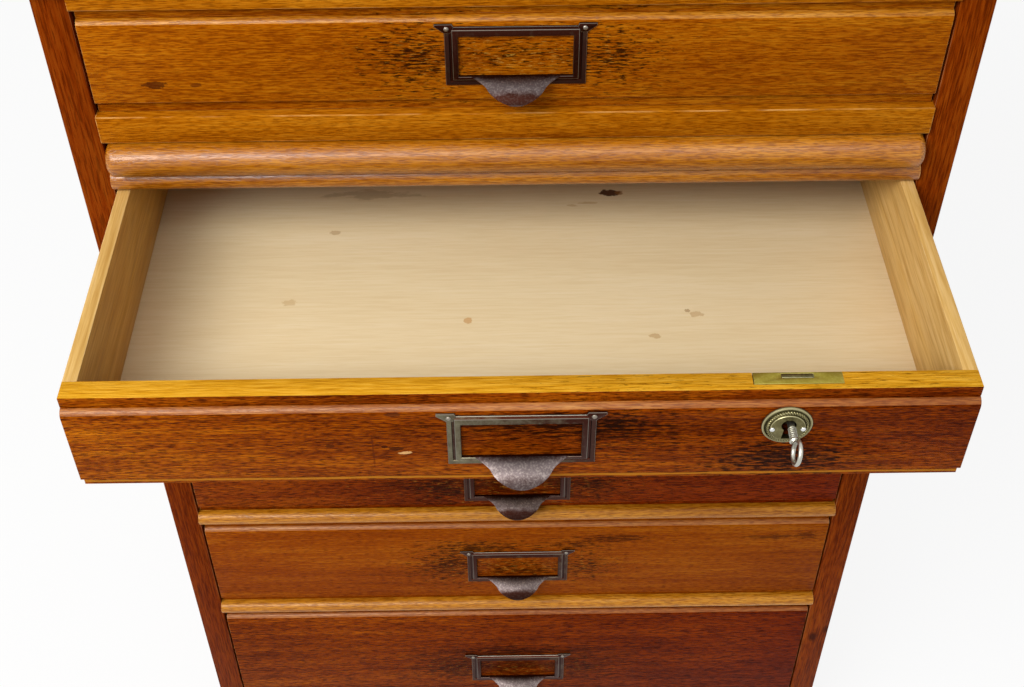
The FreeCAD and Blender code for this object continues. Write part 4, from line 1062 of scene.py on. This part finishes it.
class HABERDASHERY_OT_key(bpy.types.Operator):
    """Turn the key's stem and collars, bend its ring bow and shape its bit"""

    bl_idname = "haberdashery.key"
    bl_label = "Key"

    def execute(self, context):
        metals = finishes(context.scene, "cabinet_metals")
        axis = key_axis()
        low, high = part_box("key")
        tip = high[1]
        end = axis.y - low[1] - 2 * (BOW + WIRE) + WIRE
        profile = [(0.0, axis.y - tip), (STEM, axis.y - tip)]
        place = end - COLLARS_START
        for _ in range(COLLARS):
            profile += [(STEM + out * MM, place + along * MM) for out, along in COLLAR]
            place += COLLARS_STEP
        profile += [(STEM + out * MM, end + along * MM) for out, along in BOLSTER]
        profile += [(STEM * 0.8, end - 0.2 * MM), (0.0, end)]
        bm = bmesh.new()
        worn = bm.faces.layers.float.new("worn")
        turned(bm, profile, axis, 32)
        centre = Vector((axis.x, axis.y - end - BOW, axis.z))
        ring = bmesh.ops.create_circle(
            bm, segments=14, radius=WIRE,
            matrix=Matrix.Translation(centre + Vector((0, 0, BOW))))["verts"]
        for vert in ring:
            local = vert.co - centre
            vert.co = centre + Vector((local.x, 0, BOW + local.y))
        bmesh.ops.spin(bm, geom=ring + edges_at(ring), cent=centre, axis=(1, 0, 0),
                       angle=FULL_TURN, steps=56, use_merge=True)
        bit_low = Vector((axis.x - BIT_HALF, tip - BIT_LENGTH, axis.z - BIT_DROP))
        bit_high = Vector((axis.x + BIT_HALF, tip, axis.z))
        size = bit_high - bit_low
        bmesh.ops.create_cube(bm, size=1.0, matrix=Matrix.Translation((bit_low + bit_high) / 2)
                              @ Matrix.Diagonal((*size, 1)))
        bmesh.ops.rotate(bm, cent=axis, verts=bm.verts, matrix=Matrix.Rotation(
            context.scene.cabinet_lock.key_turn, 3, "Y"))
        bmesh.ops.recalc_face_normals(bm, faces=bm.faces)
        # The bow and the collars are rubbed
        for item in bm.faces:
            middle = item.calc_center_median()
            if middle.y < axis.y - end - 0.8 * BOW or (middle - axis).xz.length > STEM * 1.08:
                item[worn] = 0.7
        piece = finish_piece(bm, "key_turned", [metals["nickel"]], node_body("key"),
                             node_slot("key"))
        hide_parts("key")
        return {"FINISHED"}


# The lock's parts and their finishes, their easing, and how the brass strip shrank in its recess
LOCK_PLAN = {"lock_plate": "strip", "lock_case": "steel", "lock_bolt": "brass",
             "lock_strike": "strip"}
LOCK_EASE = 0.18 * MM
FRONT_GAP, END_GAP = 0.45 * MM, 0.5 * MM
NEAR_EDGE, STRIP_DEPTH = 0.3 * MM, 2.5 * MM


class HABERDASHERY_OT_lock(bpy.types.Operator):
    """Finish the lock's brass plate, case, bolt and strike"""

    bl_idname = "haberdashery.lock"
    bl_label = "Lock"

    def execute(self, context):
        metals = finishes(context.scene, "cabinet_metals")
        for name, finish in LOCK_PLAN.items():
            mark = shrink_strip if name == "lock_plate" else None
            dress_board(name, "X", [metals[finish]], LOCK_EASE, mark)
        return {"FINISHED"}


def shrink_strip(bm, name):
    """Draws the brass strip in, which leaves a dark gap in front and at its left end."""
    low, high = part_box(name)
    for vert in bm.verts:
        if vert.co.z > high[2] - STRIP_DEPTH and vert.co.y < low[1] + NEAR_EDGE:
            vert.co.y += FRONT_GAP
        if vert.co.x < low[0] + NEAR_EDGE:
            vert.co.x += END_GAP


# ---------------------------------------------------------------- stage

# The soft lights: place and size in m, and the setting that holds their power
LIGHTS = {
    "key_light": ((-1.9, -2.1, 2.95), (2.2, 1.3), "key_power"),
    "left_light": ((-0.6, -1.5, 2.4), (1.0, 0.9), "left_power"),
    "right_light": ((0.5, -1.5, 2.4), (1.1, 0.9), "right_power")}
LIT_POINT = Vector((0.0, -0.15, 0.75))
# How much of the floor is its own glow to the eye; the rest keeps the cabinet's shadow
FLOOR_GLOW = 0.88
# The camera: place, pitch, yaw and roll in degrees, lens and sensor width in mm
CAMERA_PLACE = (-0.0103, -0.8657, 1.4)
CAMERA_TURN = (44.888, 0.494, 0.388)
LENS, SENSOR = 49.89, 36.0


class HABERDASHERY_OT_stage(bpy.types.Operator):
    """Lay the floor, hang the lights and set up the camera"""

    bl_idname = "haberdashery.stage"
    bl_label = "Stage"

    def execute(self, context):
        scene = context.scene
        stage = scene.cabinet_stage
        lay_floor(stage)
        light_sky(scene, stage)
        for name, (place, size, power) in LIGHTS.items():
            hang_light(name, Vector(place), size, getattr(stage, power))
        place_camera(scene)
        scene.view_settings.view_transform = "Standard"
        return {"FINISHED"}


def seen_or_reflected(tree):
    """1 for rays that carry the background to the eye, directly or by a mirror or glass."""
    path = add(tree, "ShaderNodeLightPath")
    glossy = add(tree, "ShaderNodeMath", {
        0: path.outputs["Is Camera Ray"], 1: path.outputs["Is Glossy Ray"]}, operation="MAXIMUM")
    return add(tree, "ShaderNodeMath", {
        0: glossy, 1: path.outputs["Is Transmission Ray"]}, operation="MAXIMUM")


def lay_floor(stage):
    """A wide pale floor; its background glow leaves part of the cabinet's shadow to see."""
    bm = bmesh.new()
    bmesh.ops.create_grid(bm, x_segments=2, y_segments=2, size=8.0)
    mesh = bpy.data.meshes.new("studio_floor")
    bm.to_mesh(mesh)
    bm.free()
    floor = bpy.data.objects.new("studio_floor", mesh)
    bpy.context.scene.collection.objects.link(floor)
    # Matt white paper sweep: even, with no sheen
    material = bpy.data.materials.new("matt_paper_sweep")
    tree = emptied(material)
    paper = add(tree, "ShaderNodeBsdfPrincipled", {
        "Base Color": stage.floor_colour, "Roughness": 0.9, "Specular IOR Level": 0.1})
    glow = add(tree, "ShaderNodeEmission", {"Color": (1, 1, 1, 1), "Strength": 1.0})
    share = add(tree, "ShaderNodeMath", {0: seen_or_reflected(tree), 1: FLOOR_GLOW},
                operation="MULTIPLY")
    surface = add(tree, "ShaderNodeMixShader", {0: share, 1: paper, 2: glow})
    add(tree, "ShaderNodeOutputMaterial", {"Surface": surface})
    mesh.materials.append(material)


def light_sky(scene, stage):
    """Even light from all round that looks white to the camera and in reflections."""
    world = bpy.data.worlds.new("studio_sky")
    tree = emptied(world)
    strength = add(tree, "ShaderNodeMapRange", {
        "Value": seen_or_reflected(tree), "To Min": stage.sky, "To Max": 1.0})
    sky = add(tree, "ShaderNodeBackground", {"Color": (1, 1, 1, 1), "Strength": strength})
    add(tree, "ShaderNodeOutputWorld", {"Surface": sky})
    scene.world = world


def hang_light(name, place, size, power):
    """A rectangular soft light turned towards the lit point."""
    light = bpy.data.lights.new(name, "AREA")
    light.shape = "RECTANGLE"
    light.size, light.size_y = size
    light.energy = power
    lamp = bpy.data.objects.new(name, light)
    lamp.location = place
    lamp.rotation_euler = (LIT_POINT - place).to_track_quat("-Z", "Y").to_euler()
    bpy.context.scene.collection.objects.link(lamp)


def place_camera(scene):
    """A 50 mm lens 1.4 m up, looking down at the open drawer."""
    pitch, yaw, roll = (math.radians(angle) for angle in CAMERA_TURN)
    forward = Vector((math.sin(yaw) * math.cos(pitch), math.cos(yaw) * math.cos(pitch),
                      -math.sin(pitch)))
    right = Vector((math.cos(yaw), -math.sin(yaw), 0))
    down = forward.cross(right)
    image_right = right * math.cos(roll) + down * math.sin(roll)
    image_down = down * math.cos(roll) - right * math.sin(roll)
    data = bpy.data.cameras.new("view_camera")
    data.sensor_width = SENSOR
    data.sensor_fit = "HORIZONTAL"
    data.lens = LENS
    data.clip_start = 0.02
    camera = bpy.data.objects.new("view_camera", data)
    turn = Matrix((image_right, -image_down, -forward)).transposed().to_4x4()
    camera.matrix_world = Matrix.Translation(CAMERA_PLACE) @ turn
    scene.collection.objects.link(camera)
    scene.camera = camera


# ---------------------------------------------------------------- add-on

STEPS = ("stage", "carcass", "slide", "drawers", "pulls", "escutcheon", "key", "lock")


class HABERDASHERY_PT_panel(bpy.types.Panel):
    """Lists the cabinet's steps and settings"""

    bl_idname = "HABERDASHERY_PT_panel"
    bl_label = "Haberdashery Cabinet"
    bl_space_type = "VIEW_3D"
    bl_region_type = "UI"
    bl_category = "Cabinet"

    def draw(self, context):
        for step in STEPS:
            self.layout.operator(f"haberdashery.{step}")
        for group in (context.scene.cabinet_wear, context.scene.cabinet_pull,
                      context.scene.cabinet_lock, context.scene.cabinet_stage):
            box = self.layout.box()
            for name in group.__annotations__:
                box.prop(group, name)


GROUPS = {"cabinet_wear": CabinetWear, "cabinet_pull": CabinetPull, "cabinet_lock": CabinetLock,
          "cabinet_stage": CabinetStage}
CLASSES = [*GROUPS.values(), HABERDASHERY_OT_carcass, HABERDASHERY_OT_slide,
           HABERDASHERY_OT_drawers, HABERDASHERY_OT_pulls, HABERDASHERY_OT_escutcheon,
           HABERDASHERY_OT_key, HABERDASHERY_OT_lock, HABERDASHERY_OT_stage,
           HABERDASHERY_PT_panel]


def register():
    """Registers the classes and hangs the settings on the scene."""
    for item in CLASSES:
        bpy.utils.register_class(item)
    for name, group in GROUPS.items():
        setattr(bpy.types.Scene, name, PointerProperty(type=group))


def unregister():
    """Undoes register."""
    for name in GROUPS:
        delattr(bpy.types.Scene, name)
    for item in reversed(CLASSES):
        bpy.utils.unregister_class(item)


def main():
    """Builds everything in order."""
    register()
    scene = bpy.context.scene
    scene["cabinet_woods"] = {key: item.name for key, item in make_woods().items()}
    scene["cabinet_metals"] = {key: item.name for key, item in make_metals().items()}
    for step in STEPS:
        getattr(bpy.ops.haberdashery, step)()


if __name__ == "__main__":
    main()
================================
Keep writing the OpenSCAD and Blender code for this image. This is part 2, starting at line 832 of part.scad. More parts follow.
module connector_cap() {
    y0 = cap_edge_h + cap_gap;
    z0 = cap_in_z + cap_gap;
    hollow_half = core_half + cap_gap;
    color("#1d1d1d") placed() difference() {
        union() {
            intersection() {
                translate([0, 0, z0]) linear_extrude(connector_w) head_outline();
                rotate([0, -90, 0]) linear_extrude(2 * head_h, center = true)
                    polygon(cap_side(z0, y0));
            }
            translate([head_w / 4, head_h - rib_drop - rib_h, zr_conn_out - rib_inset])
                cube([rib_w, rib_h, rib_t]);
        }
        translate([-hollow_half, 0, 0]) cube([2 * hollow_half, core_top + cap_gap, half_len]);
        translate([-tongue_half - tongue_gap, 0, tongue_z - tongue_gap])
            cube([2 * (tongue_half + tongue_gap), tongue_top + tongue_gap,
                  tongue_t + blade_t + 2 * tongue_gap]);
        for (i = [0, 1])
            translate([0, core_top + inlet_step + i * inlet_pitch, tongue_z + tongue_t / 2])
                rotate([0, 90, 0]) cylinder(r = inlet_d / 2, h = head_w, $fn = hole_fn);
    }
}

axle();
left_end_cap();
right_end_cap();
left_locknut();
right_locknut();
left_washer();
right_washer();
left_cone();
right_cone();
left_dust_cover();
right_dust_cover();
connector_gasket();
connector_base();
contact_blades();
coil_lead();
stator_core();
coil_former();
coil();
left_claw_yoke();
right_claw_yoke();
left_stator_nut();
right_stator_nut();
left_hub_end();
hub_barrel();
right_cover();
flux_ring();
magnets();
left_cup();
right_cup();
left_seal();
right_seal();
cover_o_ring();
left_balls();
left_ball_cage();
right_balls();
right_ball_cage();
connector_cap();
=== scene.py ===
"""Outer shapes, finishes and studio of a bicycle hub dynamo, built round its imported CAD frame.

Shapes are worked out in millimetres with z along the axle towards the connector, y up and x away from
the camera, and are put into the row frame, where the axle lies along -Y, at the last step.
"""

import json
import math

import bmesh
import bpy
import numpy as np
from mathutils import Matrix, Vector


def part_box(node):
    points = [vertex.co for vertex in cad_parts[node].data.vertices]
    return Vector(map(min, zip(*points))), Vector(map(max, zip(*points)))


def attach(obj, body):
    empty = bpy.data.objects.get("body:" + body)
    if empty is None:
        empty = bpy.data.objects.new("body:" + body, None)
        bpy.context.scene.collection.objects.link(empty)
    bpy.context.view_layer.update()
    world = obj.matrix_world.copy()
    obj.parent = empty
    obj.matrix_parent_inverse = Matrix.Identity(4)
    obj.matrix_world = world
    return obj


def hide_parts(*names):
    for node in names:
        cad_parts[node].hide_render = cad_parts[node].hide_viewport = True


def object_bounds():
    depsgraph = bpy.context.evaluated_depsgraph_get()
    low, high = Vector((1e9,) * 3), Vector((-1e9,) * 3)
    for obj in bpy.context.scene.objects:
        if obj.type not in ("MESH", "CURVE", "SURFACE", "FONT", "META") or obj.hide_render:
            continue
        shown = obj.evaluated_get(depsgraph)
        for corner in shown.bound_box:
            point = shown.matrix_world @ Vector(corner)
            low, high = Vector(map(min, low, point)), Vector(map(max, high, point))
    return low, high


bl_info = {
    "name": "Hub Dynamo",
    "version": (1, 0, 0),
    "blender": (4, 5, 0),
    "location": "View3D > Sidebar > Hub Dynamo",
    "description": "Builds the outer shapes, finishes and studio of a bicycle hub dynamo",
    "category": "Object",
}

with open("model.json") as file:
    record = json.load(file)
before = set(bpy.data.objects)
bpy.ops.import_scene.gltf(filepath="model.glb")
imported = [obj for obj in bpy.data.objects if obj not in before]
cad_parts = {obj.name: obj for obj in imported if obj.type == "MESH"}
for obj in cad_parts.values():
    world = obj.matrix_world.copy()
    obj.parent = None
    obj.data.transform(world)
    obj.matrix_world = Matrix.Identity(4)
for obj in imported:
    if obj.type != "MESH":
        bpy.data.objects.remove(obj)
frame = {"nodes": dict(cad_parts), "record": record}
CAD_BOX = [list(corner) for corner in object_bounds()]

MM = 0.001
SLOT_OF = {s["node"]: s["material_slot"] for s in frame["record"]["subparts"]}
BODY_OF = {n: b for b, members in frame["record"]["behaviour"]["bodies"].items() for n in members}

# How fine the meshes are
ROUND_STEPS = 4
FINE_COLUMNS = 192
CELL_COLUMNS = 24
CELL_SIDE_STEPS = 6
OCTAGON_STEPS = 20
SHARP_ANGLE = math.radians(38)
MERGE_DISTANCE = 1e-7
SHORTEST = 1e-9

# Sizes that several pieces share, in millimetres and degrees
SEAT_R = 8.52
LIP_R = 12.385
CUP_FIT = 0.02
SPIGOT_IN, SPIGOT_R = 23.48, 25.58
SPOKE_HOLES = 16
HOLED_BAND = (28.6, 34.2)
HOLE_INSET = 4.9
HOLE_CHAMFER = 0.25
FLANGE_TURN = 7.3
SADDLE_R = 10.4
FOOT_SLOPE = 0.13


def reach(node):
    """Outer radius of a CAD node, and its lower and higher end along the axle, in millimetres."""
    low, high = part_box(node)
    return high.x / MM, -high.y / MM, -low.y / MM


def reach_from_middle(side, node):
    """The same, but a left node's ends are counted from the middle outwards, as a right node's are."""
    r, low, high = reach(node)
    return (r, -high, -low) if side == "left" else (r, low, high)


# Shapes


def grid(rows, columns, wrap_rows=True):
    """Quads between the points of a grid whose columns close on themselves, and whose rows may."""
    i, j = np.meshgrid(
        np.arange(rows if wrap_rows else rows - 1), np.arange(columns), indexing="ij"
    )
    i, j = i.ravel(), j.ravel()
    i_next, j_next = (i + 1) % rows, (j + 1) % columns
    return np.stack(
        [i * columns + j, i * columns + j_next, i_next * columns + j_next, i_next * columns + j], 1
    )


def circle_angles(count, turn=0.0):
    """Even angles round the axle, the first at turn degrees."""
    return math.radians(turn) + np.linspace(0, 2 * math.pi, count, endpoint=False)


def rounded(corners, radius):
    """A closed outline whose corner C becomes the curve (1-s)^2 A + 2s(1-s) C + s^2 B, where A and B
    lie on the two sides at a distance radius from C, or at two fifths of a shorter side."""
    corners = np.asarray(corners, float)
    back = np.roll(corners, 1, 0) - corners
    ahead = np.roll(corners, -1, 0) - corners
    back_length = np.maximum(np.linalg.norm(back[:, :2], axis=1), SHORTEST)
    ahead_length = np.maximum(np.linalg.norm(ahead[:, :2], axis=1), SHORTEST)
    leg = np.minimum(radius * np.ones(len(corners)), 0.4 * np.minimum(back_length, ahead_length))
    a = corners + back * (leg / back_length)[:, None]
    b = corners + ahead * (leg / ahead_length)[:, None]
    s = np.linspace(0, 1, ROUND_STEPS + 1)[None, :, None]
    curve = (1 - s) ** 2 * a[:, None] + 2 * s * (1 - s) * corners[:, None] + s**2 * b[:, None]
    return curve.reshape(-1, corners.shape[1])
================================
Which lines contain "json"? Copy each of them.

__Answer__
import json
with open("model.json") as file:
    record = json.load(file)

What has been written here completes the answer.